[Data extract]
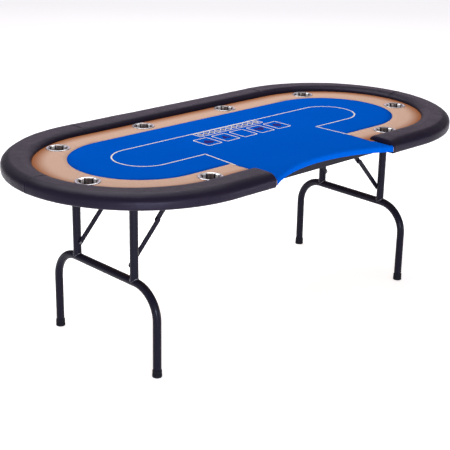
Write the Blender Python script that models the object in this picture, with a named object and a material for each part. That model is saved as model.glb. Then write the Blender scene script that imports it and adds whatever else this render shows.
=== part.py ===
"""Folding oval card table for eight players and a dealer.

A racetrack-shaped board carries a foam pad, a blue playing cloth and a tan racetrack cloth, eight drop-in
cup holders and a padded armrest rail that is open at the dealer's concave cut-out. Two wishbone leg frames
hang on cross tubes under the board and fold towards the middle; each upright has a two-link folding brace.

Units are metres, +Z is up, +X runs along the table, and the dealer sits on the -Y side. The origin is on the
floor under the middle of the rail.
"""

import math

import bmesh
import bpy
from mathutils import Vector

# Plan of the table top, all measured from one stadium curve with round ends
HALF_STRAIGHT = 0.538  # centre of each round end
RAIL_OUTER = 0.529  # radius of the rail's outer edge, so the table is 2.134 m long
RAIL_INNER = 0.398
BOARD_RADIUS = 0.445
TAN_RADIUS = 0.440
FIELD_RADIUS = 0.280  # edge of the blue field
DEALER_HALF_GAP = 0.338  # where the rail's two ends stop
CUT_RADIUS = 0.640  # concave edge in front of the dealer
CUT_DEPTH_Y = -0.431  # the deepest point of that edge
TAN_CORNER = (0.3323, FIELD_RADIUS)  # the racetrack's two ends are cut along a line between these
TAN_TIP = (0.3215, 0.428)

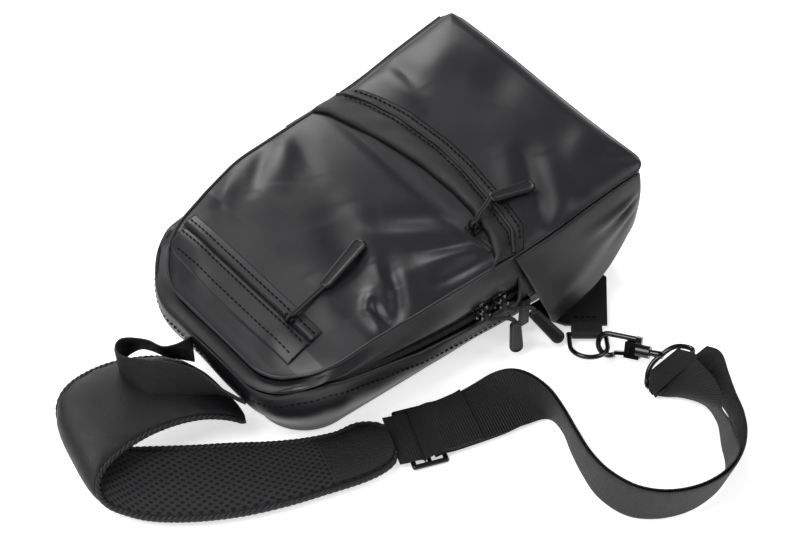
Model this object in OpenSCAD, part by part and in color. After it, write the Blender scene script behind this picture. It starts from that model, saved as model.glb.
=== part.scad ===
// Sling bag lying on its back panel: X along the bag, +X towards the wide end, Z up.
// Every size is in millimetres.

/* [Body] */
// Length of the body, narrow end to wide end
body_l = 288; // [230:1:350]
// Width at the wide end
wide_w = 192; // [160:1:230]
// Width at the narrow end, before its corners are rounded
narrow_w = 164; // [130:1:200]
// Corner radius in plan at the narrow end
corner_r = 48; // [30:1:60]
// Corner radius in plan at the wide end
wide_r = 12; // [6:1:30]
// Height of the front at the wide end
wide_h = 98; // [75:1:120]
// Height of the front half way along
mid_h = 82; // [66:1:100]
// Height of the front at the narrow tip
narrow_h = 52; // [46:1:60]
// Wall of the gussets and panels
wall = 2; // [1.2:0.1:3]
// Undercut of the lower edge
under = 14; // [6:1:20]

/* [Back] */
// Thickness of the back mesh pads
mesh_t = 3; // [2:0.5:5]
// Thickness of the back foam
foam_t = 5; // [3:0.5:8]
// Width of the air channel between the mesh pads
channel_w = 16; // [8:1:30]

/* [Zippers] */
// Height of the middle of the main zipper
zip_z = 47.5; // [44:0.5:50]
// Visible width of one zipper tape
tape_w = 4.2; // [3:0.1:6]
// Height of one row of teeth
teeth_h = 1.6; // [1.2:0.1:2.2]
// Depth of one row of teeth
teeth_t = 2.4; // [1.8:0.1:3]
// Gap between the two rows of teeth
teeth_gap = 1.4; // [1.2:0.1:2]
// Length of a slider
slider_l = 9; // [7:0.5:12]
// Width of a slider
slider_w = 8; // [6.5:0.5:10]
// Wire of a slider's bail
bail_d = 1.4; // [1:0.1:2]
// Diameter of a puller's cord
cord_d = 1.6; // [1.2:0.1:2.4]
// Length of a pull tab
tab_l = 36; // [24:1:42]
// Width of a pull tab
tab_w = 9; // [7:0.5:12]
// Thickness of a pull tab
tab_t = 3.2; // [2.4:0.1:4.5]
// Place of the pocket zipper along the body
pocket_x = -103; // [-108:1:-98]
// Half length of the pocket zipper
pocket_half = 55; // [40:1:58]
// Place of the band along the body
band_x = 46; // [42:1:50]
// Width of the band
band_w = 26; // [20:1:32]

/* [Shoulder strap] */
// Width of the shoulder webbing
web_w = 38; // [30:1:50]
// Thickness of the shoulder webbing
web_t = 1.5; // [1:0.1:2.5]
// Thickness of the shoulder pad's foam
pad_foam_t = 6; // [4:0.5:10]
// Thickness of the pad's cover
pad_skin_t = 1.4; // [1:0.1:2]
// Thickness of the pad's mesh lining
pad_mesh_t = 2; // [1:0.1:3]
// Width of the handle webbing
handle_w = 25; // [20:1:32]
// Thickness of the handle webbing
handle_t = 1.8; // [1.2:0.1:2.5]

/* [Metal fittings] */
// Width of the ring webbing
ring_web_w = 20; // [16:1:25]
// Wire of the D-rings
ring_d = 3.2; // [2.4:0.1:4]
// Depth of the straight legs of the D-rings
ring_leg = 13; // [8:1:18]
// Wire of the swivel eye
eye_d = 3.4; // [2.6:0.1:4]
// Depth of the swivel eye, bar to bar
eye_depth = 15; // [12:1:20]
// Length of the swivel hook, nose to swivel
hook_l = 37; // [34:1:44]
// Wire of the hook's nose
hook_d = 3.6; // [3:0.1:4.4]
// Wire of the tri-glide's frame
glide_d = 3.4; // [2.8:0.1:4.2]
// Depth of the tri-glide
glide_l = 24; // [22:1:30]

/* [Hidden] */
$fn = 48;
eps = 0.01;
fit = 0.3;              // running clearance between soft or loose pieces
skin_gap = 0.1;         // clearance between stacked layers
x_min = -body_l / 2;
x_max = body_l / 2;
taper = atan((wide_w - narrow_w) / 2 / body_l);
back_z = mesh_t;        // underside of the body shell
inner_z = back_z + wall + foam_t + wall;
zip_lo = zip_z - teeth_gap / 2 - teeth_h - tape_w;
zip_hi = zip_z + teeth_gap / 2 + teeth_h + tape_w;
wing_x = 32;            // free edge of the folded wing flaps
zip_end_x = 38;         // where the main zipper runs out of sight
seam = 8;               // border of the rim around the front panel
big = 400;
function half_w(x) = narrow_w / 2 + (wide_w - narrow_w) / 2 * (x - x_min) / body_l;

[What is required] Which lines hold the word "with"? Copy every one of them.

[Task answer]
Write the Blender Python script that models the object in this picture, with a named object and a material for each part. That model is saved as model.glb. Then write the Blender scene script that imports it and adds whatever else this render shows.
# Plan of the table top, all measured from one stadium curve with round ends